Given task: Among the entries below, one stretch runs from the line that contains "return solid" through the line that contains "bpy.context.view_layer.update()". Repeat that stretch exactly, ends included, and only that.

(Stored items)
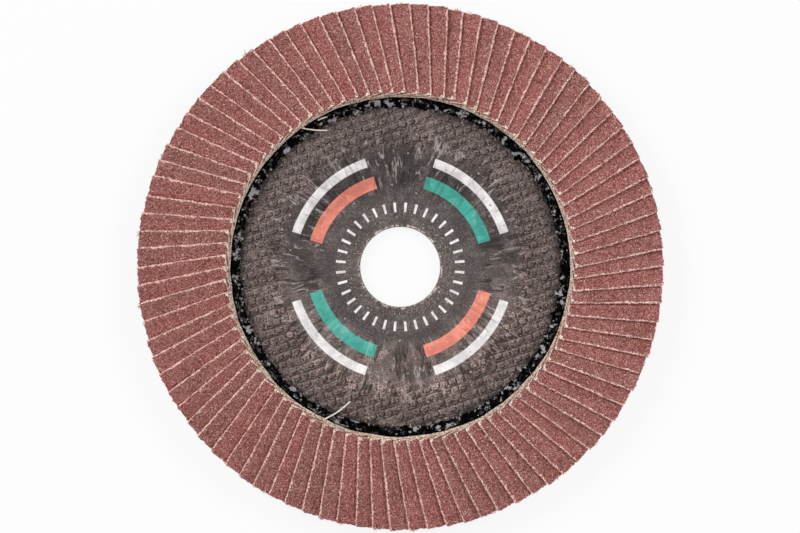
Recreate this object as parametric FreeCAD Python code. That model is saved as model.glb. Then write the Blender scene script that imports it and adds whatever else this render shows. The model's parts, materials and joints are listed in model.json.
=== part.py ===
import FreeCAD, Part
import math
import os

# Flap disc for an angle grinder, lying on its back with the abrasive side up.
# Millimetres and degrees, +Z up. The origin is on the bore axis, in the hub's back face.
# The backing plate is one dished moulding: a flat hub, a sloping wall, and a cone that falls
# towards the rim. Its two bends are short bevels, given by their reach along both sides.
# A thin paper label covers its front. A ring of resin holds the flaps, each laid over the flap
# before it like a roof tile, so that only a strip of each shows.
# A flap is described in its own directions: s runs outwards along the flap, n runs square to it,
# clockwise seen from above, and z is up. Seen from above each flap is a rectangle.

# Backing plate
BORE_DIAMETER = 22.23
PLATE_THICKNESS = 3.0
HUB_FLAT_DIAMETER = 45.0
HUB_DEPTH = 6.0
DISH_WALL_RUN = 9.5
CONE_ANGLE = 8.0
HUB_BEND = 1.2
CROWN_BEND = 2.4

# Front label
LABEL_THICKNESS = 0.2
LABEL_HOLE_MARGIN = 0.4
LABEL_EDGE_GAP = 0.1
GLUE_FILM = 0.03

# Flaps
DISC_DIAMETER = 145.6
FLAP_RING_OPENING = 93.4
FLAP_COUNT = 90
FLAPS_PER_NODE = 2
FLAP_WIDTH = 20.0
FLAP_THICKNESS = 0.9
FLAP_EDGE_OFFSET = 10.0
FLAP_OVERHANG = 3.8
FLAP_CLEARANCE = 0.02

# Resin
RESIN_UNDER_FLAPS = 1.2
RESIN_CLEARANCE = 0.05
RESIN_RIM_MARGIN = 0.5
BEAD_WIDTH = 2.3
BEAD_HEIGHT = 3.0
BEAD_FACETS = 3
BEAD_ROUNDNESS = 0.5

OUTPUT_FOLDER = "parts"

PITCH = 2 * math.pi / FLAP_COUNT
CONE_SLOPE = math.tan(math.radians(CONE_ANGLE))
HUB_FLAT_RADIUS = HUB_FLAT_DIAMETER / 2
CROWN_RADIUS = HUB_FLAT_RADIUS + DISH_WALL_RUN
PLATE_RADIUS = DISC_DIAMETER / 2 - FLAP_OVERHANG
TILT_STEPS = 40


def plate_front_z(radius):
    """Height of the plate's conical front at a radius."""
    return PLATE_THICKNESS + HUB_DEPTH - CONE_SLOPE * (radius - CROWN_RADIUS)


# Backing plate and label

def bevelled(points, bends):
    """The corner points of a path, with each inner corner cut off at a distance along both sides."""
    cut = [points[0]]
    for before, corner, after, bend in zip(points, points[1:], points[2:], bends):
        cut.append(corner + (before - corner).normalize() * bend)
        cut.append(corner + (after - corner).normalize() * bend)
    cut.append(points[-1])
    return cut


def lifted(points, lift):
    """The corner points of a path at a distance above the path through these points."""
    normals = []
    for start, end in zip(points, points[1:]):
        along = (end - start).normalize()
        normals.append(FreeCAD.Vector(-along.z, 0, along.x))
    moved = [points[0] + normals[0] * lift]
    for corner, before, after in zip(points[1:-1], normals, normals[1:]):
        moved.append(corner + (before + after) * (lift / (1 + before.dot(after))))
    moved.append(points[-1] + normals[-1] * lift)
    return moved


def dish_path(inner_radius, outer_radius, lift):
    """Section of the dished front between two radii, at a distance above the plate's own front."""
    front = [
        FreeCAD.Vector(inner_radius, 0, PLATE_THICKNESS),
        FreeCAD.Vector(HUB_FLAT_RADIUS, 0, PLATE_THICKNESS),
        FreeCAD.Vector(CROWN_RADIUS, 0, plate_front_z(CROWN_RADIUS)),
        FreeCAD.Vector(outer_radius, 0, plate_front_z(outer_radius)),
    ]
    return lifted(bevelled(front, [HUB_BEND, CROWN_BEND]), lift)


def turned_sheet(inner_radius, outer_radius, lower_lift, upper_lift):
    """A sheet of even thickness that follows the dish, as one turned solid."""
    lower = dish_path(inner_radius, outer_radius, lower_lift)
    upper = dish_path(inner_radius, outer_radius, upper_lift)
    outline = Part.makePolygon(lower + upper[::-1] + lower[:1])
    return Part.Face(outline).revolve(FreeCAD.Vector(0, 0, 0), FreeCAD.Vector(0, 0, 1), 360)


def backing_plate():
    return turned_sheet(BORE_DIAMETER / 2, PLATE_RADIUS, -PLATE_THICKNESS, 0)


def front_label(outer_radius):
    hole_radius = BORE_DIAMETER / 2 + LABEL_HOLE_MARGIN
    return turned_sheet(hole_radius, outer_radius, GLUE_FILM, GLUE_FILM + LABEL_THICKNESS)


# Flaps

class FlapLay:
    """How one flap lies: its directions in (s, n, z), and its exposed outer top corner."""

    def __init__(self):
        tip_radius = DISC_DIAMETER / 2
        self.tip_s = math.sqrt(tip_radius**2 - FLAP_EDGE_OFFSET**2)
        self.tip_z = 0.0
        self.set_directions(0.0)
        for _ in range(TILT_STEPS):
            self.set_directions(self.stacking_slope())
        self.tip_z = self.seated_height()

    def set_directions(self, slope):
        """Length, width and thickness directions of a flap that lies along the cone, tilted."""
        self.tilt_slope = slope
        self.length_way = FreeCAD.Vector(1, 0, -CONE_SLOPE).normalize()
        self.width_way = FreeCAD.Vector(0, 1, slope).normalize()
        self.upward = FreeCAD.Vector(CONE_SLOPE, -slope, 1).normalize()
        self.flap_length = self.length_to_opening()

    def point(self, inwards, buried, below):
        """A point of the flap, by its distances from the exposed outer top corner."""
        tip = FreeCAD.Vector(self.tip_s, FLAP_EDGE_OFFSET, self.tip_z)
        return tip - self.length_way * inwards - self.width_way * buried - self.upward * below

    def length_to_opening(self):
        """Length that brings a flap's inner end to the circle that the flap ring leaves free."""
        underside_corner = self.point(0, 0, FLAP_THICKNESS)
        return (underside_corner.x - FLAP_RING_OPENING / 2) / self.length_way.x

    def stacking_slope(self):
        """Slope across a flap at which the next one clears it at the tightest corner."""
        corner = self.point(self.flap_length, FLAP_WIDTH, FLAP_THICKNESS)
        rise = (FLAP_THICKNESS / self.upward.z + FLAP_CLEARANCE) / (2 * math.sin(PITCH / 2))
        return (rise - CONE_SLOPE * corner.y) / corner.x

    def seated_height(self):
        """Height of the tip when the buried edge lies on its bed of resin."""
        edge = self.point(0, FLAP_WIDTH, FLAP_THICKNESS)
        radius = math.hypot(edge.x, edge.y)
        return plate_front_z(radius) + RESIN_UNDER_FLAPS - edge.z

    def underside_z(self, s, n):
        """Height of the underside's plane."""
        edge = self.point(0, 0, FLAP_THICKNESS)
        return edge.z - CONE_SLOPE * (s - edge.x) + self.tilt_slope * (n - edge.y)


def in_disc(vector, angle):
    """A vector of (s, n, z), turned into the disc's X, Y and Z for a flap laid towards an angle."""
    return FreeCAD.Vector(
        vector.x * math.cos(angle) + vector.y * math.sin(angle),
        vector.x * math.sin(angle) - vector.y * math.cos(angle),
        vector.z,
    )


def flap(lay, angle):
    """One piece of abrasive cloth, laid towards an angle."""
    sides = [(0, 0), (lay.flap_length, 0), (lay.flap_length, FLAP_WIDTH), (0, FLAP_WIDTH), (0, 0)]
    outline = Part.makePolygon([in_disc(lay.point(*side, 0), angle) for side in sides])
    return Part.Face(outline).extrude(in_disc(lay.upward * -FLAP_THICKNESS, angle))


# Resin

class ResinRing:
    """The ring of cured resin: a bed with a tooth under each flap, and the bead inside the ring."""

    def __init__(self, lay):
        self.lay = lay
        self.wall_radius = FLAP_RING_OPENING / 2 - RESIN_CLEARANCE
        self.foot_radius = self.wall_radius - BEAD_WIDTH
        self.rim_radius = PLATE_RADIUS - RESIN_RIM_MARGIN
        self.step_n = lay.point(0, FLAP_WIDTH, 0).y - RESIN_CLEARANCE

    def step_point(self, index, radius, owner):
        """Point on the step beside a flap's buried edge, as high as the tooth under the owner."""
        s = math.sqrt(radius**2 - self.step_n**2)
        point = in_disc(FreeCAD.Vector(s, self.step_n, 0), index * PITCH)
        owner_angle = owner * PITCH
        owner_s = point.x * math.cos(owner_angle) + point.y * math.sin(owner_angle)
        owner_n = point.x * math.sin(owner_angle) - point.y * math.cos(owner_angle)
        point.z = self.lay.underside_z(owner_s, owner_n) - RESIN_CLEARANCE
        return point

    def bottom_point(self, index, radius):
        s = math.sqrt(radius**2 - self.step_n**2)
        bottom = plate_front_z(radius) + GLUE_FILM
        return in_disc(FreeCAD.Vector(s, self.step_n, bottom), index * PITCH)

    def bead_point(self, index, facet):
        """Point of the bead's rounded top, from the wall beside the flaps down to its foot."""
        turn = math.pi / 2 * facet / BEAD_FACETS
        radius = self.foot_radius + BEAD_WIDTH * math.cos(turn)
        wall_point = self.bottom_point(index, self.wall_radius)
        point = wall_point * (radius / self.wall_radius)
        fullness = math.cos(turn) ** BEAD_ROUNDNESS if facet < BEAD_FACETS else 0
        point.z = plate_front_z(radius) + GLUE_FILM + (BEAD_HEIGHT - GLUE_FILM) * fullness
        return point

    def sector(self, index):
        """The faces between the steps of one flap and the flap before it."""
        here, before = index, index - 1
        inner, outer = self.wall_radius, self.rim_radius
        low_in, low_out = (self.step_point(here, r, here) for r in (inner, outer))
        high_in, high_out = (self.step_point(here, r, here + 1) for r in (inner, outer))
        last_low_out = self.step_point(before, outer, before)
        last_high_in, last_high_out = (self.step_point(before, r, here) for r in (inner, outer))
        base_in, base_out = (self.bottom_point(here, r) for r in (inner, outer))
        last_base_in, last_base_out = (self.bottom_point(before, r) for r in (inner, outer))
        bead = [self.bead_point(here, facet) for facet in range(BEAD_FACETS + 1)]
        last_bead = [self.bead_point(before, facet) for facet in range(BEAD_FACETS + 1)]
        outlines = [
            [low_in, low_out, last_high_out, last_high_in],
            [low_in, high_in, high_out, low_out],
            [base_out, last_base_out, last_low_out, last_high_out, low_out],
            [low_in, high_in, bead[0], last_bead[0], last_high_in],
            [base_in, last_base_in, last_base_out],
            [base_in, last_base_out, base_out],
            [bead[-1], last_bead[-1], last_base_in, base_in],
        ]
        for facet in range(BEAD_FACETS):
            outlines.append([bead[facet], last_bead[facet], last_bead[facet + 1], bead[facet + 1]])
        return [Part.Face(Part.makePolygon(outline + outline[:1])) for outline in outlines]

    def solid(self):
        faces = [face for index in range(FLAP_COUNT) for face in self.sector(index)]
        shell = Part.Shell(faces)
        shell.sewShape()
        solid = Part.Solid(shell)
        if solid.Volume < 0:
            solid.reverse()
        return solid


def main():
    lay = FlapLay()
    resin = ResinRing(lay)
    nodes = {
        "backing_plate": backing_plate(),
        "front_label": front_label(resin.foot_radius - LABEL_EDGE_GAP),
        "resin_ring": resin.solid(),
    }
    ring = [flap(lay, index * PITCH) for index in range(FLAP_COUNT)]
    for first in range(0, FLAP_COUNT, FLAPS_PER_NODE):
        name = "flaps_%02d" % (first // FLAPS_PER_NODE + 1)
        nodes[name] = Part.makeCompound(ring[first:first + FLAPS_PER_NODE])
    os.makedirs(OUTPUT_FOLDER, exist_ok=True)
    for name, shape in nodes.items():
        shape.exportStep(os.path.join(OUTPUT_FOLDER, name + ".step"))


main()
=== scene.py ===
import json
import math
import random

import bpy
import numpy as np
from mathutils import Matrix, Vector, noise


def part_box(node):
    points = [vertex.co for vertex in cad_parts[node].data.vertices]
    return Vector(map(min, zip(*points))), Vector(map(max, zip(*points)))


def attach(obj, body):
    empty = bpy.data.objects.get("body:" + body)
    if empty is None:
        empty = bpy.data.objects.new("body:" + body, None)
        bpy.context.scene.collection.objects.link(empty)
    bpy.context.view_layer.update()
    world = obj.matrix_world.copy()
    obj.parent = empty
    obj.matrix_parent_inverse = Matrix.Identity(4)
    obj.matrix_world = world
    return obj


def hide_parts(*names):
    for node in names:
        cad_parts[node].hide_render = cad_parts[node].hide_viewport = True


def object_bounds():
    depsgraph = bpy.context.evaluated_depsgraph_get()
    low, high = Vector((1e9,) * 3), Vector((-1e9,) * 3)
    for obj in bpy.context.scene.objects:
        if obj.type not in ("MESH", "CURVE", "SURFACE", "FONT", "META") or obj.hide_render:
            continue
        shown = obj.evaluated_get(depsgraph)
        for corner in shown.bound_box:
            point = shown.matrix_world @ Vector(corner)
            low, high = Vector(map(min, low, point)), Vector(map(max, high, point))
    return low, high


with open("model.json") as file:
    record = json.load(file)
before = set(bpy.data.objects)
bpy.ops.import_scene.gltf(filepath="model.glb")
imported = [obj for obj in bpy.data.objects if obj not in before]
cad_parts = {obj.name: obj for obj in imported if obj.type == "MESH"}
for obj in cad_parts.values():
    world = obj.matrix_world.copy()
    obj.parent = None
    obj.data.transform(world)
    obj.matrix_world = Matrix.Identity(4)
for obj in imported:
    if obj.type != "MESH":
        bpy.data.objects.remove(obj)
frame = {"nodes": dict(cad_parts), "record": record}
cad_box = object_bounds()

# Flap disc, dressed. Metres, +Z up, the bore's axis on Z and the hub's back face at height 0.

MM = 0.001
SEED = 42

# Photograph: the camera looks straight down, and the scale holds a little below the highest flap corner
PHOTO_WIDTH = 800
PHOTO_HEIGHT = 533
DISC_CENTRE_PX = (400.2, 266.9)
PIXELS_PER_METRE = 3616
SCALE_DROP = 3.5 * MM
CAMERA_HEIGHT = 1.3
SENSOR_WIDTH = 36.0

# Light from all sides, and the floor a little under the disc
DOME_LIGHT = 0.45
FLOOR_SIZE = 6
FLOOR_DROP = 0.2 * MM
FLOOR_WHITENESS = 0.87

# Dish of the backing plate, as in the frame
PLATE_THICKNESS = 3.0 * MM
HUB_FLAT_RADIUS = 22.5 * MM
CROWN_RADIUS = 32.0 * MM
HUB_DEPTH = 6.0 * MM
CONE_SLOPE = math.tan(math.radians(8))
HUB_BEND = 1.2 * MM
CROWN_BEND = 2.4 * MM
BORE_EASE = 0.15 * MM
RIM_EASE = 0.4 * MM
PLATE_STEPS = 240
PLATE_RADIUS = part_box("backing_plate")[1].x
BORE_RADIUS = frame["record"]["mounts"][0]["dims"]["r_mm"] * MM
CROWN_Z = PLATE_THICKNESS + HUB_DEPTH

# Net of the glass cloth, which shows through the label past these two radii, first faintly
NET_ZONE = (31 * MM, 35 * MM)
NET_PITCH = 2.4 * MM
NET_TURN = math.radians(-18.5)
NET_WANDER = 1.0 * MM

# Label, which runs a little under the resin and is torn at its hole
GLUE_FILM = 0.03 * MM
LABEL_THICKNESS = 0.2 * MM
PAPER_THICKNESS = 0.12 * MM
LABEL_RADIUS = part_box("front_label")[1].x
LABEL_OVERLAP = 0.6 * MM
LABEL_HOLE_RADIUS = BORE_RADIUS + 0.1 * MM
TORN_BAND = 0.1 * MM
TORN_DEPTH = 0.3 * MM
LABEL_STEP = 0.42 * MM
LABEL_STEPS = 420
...
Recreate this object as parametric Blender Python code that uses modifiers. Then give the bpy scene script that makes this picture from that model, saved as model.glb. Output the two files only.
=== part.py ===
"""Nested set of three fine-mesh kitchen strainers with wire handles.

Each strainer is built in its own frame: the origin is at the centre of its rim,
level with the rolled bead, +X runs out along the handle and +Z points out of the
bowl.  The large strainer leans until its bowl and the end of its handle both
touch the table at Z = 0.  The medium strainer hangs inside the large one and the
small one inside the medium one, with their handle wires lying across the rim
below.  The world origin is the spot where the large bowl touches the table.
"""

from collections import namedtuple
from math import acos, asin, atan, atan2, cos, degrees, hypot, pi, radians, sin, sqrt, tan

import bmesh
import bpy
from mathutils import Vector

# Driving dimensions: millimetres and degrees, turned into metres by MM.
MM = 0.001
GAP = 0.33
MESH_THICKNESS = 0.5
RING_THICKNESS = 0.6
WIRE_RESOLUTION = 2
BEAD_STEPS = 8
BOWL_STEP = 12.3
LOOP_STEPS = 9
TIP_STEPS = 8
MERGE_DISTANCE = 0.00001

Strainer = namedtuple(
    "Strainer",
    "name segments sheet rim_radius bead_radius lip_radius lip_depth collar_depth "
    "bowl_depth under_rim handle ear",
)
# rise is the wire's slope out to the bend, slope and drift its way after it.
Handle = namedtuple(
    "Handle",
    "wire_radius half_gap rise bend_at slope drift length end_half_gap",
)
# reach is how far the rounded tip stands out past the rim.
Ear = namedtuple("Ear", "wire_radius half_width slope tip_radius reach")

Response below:
        return solid


def main():
    lay = FlapLay()
    resin = ResinRing(lay)
    nodes = {
        "backing_plate": backing_plate(),
        "front_label": front_label(resin.foot_radius - LABEL_EDGE_GAP),
        "resin_ring": resin.solid(),
    }
    ring = [flap(lay, index * PITCH) for index in range(FLAP_COUNT)]
    for first in range(0, FLAP_COUNT, FLAPS_PER_NODE):
        name = "flaps_%02d" % (first // FLAPS_PER_NODE + 1)
        nodes[name] = Part.makeCompound(ring[first:first + FLAPS_PER_NODE])
    os.makedirs(OUTPUT_FOLDER, exist_ok=True)
    for name, shape in nodes.items():
        shape.exportStep(os.path.join(OUTPUT_FOLDER, name + ".step"))


main()
=== scene.py ===
import json
import math
import random

import bpy
import numpy as np
from mathutils import Matrix, Vector, noise


def part_box(node):
    points = [vertex.co for vertex in cad_parts[node].data.vertices]
    return Vector(map(min, zip(*points))), Vector(map(max, zip(*points)))


def attach(obj, body):
    empty = bpy.data.objects.get("body:" + body)
    if empty is None:
        empty = bpy.data.objects.new("body:" + body, None)
        bpy.context.scene.collection.objects.link(empty)
    bpy.context.view_layer.update()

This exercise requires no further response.